The Broader Geopolitical Context

Microsoft President Brad Smith recently highlighted the global dimensions of this conflict, noting that China is effectively winning the AI race outside Western nations through substantial government support and strategic investments. This context is crucial for understanding the security stakes: the competition isn't just about technological superiority but about which nations—and which security standards—will govern the global AI infrastructure.

The H200 situation exemplifies how export controls, intended to maintain technological advantage, can inadvertently create security weaknesses. When chips flow through uncertain channels, security assurances—from secure boot processes to firmware validation—become unreliable. Organizations receiving these chips cannot verify their provenance or integrity with confidence.
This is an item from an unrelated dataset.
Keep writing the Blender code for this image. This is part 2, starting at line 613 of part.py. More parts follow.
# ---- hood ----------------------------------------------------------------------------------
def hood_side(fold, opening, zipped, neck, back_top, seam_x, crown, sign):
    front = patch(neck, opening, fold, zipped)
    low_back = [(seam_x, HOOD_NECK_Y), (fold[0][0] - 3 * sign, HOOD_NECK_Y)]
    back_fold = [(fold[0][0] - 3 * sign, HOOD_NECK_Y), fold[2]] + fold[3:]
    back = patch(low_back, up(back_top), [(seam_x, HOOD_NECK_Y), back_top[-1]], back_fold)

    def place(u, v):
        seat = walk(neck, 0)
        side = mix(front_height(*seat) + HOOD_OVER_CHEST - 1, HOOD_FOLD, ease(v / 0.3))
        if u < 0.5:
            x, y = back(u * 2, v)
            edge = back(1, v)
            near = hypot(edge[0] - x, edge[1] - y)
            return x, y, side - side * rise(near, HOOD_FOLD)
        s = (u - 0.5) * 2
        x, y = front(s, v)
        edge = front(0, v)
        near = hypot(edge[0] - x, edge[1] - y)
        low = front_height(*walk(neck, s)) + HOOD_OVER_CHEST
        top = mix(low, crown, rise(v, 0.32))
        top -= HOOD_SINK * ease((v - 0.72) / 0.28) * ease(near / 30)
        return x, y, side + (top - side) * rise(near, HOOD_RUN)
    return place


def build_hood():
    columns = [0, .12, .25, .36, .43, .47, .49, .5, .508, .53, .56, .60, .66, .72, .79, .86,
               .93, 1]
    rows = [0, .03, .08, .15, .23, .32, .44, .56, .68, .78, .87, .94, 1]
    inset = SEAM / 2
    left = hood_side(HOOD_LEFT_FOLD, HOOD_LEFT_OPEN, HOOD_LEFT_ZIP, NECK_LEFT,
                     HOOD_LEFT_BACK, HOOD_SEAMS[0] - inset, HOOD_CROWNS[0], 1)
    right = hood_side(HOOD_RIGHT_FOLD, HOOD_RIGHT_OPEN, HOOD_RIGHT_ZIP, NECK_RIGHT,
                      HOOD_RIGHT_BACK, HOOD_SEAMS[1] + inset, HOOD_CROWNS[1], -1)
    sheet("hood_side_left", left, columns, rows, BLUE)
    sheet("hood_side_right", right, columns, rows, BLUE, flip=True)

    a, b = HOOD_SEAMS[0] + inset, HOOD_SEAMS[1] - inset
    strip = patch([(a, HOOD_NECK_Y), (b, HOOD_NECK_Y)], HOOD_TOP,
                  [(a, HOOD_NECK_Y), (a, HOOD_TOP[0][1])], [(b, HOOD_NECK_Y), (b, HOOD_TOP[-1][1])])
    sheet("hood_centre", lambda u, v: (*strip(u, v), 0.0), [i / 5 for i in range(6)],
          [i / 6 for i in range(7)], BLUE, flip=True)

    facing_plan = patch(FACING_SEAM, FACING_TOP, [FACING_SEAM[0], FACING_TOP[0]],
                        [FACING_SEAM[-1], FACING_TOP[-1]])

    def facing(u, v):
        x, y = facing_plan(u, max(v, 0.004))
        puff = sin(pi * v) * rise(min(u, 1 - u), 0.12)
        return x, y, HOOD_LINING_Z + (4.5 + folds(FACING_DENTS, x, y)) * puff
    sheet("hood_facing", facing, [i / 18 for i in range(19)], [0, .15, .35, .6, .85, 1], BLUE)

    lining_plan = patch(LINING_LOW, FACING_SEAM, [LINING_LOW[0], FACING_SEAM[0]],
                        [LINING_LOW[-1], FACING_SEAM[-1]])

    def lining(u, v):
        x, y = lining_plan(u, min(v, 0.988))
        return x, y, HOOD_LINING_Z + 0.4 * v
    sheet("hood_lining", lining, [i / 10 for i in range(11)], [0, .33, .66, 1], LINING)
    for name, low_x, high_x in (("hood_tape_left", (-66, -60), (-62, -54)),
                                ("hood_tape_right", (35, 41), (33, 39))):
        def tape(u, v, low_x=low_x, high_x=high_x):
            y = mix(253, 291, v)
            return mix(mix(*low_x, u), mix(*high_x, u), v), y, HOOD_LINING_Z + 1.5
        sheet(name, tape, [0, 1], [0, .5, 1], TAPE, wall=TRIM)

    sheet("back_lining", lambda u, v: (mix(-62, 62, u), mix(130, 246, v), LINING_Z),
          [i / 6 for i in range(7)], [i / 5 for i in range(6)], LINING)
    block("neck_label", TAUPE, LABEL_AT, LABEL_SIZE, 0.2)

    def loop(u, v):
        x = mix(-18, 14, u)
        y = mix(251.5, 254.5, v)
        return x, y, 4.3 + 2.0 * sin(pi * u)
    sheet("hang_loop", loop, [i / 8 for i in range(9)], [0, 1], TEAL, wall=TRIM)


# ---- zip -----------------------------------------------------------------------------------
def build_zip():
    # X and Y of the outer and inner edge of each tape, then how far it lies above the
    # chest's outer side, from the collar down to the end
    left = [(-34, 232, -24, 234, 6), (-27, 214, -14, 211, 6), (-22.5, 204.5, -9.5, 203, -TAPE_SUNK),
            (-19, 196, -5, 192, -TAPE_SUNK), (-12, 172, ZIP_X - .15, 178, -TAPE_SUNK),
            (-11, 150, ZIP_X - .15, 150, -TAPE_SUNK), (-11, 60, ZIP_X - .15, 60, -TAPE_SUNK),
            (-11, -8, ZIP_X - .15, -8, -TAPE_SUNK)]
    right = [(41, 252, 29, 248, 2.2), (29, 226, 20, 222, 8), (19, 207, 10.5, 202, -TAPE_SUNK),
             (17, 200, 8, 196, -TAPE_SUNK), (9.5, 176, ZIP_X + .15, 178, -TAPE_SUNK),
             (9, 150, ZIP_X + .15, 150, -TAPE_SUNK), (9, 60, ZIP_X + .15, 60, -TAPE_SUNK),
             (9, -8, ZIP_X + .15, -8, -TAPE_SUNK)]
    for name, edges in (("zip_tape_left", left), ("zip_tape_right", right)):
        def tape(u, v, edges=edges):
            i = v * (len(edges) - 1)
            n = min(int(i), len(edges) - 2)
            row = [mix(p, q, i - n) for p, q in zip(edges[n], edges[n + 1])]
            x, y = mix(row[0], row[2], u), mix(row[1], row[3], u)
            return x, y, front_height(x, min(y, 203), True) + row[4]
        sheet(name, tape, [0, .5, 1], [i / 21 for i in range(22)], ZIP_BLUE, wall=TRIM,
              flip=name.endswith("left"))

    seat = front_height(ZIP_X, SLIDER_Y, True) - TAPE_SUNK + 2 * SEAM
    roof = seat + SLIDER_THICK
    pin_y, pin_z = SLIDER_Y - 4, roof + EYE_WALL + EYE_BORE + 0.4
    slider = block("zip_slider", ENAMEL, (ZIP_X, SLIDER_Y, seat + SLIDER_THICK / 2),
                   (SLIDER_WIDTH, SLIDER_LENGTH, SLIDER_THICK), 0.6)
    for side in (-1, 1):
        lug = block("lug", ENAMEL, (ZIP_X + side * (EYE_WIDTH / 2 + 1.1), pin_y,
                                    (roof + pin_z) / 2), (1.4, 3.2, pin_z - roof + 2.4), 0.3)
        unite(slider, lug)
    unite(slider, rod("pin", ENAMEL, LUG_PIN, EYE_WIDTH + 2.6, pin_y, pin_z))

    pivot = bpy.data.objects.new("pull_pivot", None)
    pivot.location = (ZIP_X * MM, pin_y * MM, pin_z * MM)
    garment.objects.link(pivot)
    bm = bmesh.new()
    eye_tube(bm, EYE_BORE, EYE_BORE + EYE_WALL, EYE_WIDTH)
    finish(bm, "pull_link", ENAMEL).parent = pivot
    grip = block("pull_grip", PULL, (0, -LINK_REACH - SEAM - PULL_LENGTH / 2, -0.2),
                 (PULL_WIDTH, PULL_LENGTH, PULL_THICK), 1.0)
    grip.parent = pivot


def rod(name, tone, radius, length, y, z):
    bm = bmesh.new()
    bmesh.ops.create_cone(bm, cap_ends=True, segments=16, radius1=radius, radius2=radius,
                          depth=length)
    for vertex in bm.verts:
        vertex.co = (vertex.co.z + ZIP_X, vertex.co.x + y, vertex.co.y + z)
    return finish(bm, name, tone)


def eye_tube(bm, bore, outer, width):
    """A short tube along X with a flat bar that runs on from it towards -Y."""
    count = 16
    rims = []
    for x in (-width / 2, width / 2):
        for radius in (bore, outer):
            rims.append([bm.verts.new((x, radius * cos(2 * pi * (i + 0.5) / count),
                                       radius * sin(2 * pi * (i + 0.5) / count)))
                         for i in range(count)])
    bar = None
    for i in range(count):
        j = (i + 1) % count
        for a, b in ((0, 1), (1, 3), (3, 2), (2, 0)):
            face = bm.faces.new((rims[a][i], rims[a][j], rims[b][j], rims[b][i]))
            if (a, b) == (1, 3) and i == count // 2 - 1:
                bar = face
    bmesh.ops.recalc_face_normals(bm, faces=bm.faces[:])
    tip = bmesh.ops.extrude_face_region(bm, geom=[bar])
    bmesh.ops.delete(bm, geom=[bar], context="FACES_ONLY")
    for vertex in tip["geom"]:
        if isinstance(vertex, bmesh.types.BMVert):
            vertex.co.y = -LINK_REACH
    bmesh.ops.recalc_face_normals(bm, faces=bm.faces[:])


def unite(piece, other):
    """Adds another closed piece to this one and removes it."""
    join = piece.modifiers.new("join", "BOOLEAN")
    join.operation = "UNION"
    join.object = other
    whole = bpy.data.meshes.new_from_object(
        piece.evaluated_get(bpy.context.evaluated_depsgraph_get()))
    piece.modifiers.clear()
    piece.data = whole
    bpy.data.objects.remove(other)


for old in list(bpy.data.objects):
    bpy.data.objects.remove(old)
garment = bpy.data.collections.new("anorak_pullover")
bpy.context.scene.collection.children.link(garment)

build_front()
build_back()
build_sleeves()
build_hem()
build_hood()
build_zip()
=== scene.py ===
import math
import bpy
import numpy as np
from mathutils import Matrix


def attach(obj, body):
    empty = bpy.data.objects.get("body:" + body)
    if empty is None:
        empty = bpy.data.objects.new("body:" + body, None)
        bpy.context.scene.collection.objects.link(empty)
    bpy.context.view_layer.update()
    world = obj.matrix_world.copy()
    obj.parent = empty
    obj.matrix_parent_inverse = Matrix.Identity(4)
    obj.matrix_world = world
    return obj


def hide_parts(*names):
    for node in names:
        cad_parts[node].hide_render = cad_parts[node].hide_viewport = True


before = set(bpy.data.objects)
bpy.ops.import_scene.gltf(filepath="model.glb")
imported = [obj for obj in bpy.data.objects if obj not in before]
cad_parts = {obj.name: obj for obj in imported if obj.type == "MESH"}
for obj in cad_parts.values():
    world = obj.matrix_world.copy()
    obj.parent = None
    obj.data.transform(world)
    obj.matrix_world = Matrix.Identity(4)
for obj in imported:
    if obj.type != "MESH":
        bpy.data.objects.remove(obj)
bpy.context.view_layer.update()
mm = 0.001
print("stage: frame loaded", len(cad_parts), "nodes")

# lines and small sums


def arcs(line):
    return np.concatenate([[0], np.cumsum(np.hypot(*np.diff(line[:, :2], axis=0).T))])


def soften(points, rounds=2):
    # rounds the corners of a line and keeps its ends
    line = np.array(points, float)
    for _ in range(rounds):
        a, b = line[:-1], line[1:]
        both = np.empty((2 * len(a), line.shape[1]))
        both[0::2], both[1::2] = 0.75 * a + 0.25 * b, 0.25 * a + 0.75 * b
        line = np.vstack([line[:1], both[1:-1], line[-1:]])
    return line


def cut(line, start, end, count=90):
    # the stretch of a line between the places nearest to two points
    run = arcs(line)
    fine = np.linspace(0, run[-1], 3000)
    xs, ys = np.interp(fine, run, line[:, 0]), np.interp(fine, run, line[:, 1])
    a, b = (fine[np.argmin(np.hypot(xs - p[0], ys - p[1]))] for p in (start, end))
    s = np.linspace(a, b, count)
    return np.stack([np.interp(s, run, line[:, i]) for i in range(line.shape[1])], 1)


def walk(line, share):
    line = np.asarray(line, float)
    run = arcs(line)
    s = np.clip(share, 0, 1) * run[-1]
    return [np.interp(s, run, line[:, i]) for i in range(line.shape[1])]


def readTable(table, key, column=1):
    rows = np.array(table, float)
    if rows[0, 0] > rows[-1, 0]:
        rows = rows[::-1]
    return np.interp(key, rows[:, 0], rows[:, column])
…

Technical Vulnerabilities and Attack Vectors

The H200, like other advanced AI accelerators, contains complex firmware, multiple processing units, and extensive memory hierarchies—all potential targets for compromise. In a regulated environment, manufacturers maintain chain-of-custody documentation and security validation. In the current ambiguous environment, these safeguards erode.
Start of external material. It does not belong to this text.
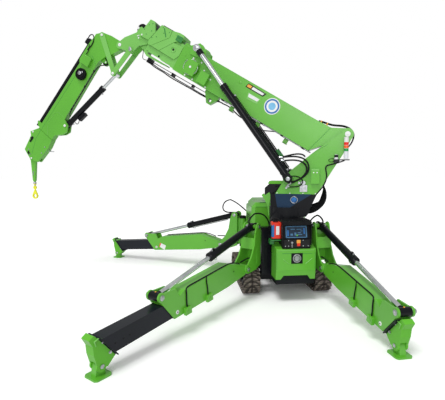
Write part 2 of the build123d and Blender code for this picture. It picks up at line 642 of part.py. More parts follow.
# Outriggers
for prefix, axis_x, axis_y, azimuth, extension in outriggers:
    way = radians(azimuth)
    rig = Plane(
        origin=(machine_x + axis_x, machine_y + axis_y, 0),
        x_dir=(cos(way), sin(way), 0),
        z_dir=(sin(way), -cos(way), 0),
    )
    foot_u = foot_pin[0] + extension
    foot_reach = hypot(foot_u, foot_pin[1])
    pitch = degrees(asin((foot_height - lift_pivot[1]) / foot_reach)
                    - atan2(foot_pin[1], foot_u))
    beam_plane = shifted(rig, *lift_pivot, pitch)
    with BuildPart() as bracket:
        with BuildSketch(Plane(origin=rig.origin, x_dir=rig.x_dir).offset(lower_lug[1] + seat_gap),
                         mode=Mode.PRIVATE) as tube:
            Circle(swing_tube_radius)
            with Locations((50, 0)):
                Rectangle(60, 2 * swing_tube_radius)
            with Locations((79, 0)):
                Rectangle(22, 2 * (outer_half + 2 + bracket_plate))
        extrude(tube.sketch, amount=upper_lug[0] - lower_lug[1] - 2 * seat_gap)
        twin(rig, outer_half + 2, outer_half + 2 + bracket_plate,
             [(68, 470), (68, 1009), (120, 1064), (165, 1040), (200, 940), (230, 760),
              (300, 620), (451, 465), (391, 405), (200, 420)],
             [(*cylinder_foot, 52), (*lift_pivot, 60)])
        twin(rig, 36, outer_half + 3, rounds=[(*cylinder_foot, 34)])
        slab(rig, -outer_half - 3, outer_half + 3, [(203, 858), (215, 860), (244, 708), (232, 706)])
        slab(rig, -120, 120, rounds=[(*cylinder_foot, 22)])
        slab(rig, -120, 120, rounds=[(*lift_pivot, 28)])
        with BuildSketch(Plane(origin=rig.origin).offset(400), mode=Mode.PRIVATE) as bore:
            Circle(swing_pin_radius + pin_gap)
        extrude(bore.sketch, amount=700, mode=Mode.SUBTRACT)
    finish(bracket.part, prefix + "_bracket")

    with BuildPart() as beam:
        slab(beam_plane, -outer_half, outer_half,
             [(30, 60), (386, 188), (1230, 166), (1320, 124), (1361, 223), (1531, 236),
              (1600, 200), (1560, 117), (1415, -92), (430, -92), (40, -60)],
             [(0, 0, 60), (*rod_pin, 52)], [(0, 0, 28 + pin_gap)])
        slab(beam_plane, -outer_half + outer_wall, outer_half - outer_wall,
             [(450, -82), (1700, -82), (1700, 112), (450, 112)], mode=Mode.SUBTRACT)
        slab(beam_plane, -fork_half, fork_half,
             [(1300, 300), (1300, 122), (1700, 122), (1700, 300)], mode=Mode.SUBTRACT)
        slab(beam_plane, -40, 40, [(1290, -83), (1400, -83), (1400, -77 - seat_gap),
                                   (1290, -77 - seat_gap)])
    finish(beam.part, prefix + "_beam")

    # Inner beam with its end plate, and the foot that stands before it
    rear = -1110
    half = outer_half - outer_wall - slide_gap
    reach = shifted(beam_plane, foot_u, 0)
    with BuildPart() as inner:
        slab(reach, -half, half, [(rear, -77), (-143, -77), (-16, 107), (rear, 107)])
        slab(reach, 10 - half, half - 10, [(rear - 1, -67), (-165, -67), (-52, 97),
                                           (rear - 1, 97)], mode=Mode.SUBTRACT)
        slab(reach, -half - 9, half + 9, [(-164, -107), (0, 130), (8, 124), (-156, -113)])
        slab(reach, -foot_half, foot_half,
             [(-10, 112), (47, 158), (96, 133), (64, 61), (64, -20), (40, -143), (-60, -178),
              (-153, -109)], [(0, foot_pin[1], 50)])
        slab(reach, -foot_jaw - seat_gap, foot_jaw + seat_gap,
             [(-100, -95), (100, -95), (100, -240), (-100, -240)], mode=Mode.SUBTRACT)
        slab(reach, -foot_half - 4, foot_half + 4, rounds=[(0, foot_pin[1], 16)])
    finish(inner.part, prefix + "_inner")

    foot = reach.from_local_coords(Vector(0, foot_pin[1], 0))
    foot_plane = Plane(origin=foot, x_dir=rig.x_dir, z_dir=rig.z_dir)
    ground = Plane(origin=(foot.X, foot.Y, 0), x_dir=rig.x_dir)
    corner = pad_half - 22
    with BuildPart() as pad:
        slab(ground, 0, pad_thickness,
             [(-pad_half, -corner), (-corner, -pad_half), (corner, -pad_half),
              (pad_half, -corner), (pad_half, corner), (corner, pad_half), (-corner, pad_half),
              (-pad_half, corner)])
        slab(foot_plane, -foot_jaw, foot_jaw,
             [(-52, pad_thickness - 1 - foot_height), (52, pad_thickness - 1 - foot_height),
              (38, 0), (-38, 0)], [(0, 0, 38)], [(0, 0, 16 + pin_gap)])
    finish(pad.part, prefix + "_pad")

    pin = rig.to_local_coords(beam_plane.from_local_coords(Vector(*rod_pin, 0)))
    pin = (pin.X, pin.Y)
    length = hypot(pin[0] - cylinder_foot[0], pin[1] - cylinder_foot[1])
    start = (cylinder_foot[0] + (pin[0] - cylinder_foot[0]) * 58 / length,
             cylinder_foot[1] + (pin[1] - cylinder_foot[1]) * 58 / length)
    with BuildPart() as barrel:
        bar(rig, start, pin, rig_barrel_radius, length=rig_barrel_length - 58)
        slab(rig, -36 + seat_gap, 36 - seat_gap, link_outline(cylinder_foot, start, 46, 46),
             [(*cylinder_foot, 46)], [(*cylinder_foot, 22 + pin_gap)])
        bar(rig, start, pin, rig_rod_radius + rod_gap, mode=Mode.SUBTRACT)
    finish(barrel.part, prefix + "_barrel")

    with BuildPart() as rod:
        bar(rig, pin, cylinder_foot, rig_rod_radius, length=rig_rod_length)
        slab(rig, seat_gap - fork_half, fork_half - seat_gap, rounds=[(*pin, 44)])
    finish(rod.part, prefix + "_rod")
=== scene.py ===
import json
import math
from contextlib import contextmanager

import bmesh
import bpy
from bpy.props import FloatProperty, FloatVectorProperty, PointerProperty
from mathutils import Matrix, Vector


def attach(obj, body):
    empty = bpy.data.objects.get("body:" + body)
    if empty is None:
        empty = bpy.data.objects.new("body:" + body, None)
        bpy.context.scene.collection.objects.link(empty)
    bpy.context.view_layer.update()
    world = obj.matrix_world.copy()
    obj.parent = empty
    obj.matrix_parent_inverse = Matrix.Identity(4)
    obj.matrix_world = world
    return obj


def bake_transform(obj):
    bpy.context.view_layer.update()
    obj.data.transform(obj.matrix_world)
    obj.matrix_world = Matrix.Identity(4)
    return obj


bl_info = {"name": "Spider crane", "version": (1, 0, 0), "blender": (4, 5, 0),
    "location": "View3D > Sidebar > Crane",
    "description": "Dresses a compact spider crane: paint, hoses, bolts and small fittings",
    "category": "Object"}

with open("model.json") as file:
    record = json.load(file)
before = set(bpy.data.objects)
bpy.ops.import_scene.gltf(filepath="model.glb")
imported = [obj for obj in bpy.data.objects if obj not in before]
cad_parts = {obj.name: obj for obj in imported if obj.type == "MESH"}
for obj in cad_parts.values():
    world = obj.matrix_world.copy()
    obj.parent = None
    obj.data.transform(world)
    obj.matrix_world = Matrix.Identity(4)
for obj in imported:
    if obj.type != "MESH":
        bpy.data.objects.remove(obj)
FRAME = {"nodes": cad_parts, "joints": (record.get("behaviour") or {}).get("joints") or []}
NODES = FRAME["nodes"]
JOINTS = {joint["name"]: joint for joint in FRAME["joints"]}
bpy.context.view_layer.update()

# Small fittings are drawn in millimetres in the frame of the part that carries them
MM = 0.001
MACHINE = Vector((1.682, -0.0078, 0.0))


def pivot(name):
    """The point that a joint turns about."""
    return Vector(JOINTS[name]["pos_m"])


def axis(name):
    """The direction of a joint's axis."""
    return Vector(JOINTS[name]["axis"]).normalized()


def upright(origin, normal, along):
    """A frame whose x follows along, whose z is normal, and whose y completes them."""
    z = normal.normalized()
    x = (along - along.dot(z) * z).normalized()
    y = z.cross(x)
    turn = Matrix((x, y, z)).transposed().to_4x4()
    return Matrix.Translation(origin) @ turn


def level(vector):
    """A vector without its height."""
    return Vector((vector.x, vector.y, 0.0))


# Frames with x along the part, y up and z away from the camera: the boom's starts at the
# main pin, the jib's at the knuckle, the column's on the ground under the slewing axis
BOOM = upright(pivot("luff"), axis("luff"), axis("boom_extend_1"))
JIB = upright(pivot("jib_fold"), -axis("jib_fold"), axis("jib_extend"))
COLUMN = upright(level(pivot("slew")), axis("luff"), level(axis("boom_extend_1")))
NOSE = upright(pivot("hanger_swing"), axis("luff"), level(axis("boom_extend_1")))
# x to the machine's right, y up, z to the rear, towards the camera
REAR = upright(MACHINE, Vector((0, -1, 0)), Vector((1, 0, 0)))
GROUND = Matrix.Translation(MACHINE)

# Pins: the lift cylinders' in the column's frame, the jib cylinder's in the jib's, and the
# outriggers' foot, pivot and rod pin in the rig's frame, the last in the beam's
LIFT_FOOT, LIFT_EYE = (-43, 1681), (1287, 3553)
JIB_FOOT, JIB_EYE = (1636, 58), (416, -179)
RIG_FOOT, RIG_PIVOT, ROD_PIN = (120, 1009), (391, 465), (1565, 200)

# Outriggers: name, how far the beam is out, the side of the beam that carries its cables
RIGS = (("rear_left", 720, -1), ("rear_right", 0, 1), ("front_left", 777, 1), ("front_right", 0, -1))

# Each cylinder's hose, from the chassis over its bracket to the barrel, in the rig's frame
HOSE_LOOPS = {"rear_left": [(-340, 975, -20), (-280, 1040, -40), (-180, 1106, -62), (-60, 1164, -80),
    (60, 1196, -82), (180, 1198, -82), (290, 1165, -82), (345, 1105, -82), (310, 1046, -82),
    (230, 1050, -80), (160, 1062, -76), (110, 1052, -66)], "rear_right": [(-150, 1000, 60),
    (-60, 1080, 70), (80, 1140, 80), (200, 1166, 88), (300, 1164, 98), (380, 1142, 104),
    (420, 1098, 104), (385, 1060, 102), (320, 1062, 96), (255, 1080, 88), (190, 1074, 78),
    (120, 1056, 66)], "front_left": [(-110, 1040, 0), (-60, 1100, -40), (20, 1180, -80),
    (112, 1240, -82), (200, 1275, -82), (290, 1262, -82), (356, 1180, -82), (350, 1090, -82),
    (290, 1044, -82), (200, 1048, -76), (120, 1052, -66)], "front_right": [(-110, 1040, 0),
    (0, 1130, 50), (140, 1200, 82), (270, 1180, 82), (330, 1100, 82), (270, 1050, 82), (190, 1046, 76),
    (120, 1050, 66)]}


def rig_frame(name):
    """An outrigger's frame: x out along its beam, y up, from the ground under its hinge."""
    return upright(level(pivot(name + "_swing")), axis(name + "_lift"), level(-axis(name + "_extend")))


def beam_frame(name):
    """A beam's frame: x down along it from its pivot."""
    return upright(pivot(name + "_lift"), axis(name + "_lift"), -axis(name + "_extend"))


# Materials

def linear(code):
    """An sRGB hex colour as linear RGBA."""
    code = code.lstrip("#")
    channels = [int(code[i:i + 2], 16) / 255 for i in (0, 2, 4)]
    return [c / 12.92 if c <= 0.04045 else ((c + 0.055) / 1.055) ** 2.4 for c in channels] + [1.0]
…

Potential attack vectors include:

  • Hardware implants: Physical modifications during "gray market" handling
  • Compromised firmware: Malicious code injected into chip firmware during unauthorized distribution
  • Side-channel vulnerabilities: Exploitation of performance monitoring features for data exfiltration
  • Supply chain poisoning: Introduction of compromised chips that appear legitimate but contain backdoors

Recommendations for Security Teams

Organizations operating in or with China, particularly those in AI development, cloud services, or high-performance computing, should:

  1. Enhance hardware provenance verification: Implement rigorous checks for all critical components, especially those subject to export controls
  2. Assume compromised hardware: Adopt security architectures that don't trust hardware implicitly, including hardware-based root of trust validation
  3. Monitor for policy exploitation: Watch for procurement patterns that might indicate adversaries exploiting regulatory gaps
  4. Strengthen firmware security: Implement robust firmware validation and update procedures for all AI accelerator hardware
  5. Develop contingency plans: Prepare for scenarios where critical hardware may be unavailable or compromised through unofficial channels

The Path Forward

The Nvidia H200 situation represents more than a trade dispute—it's a cybersecurity wake-up call. As geopolitical tensions increasingly manifest through technology controls, the security community must develop new frameworks for managing risk in politically contested supply chains. This includes better intelligence sharing about supply chain threats, improved hardware authentication technologies, and international cooperation on baseline security standards for critical components.

The ultimate irony may be that in attempting to control technology through restrictions, nations create the very conditions that make that technology vulnerable to compromise. For cybersecurity professionals, the message is clear: the semiconductor supply chain has become a primary battlefield, and the rules of engagement are being written in real-time through cases like the H200. Vigilance, verification, and defense-in-depth have never been more critical for organizations dependent on these contested technologies.